Microstructural Evolution During Homogenization of Direct-Chill-Cast Al–Zn–Mg–Cu Alloy

We investigated the microstructural evolution during homogenization of a large direct-chill (DC)-cast AA7050 billet. The as-cast billet consists of Al/η-Mg (Zn, Cu, Al)₂ eutectic, Mg₂Si, and Fe intermetallic compounds and exhibits higher constituent phase fraction and solute segregation and larger microstructures in the center region. As the homogenization temperature increased, the secondary phase dissolution rate and solute homogenization rate increased. The center region with larger grain size and dendrite arm spacing exhibited a sluggish rate of phase dissolution and solute homogenization. At 475 °C, a transformation from η into S phase with an orientation relationship was observed in the Al/η-Mg (Zn, Cu, Al)₂ eutectic. The η into S phase transformation did not occur at homogenization temperatures of 485 and 500 °C. Instead, an incipient melting of the Al/η eutectic occurred, resulting in formation of a rosette microstructure composed of fine Al/η eutectic and θ-Al₂Cu phases during quenching.
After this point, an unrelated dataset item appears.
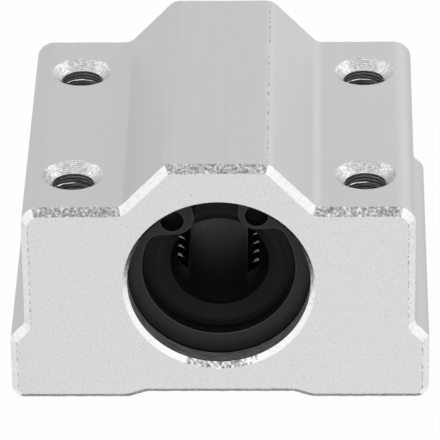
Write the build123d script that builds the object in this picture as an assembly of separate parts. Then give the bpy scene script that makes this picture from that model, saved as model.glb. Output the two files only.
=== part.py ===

The incipient melting region transforms to an Al matrix or porosity as alloying elements diffuse into the adjacent Al matrix. The hardness of the homogenized billets increased due to dissolution of the constituent phase but decreased as porosity due to the incipient melting becoming severe. The optimal homogenization process for the DC-cast AA7050 billet is discussed in terms of phase dissolution, solute homogenization, and incipient melting.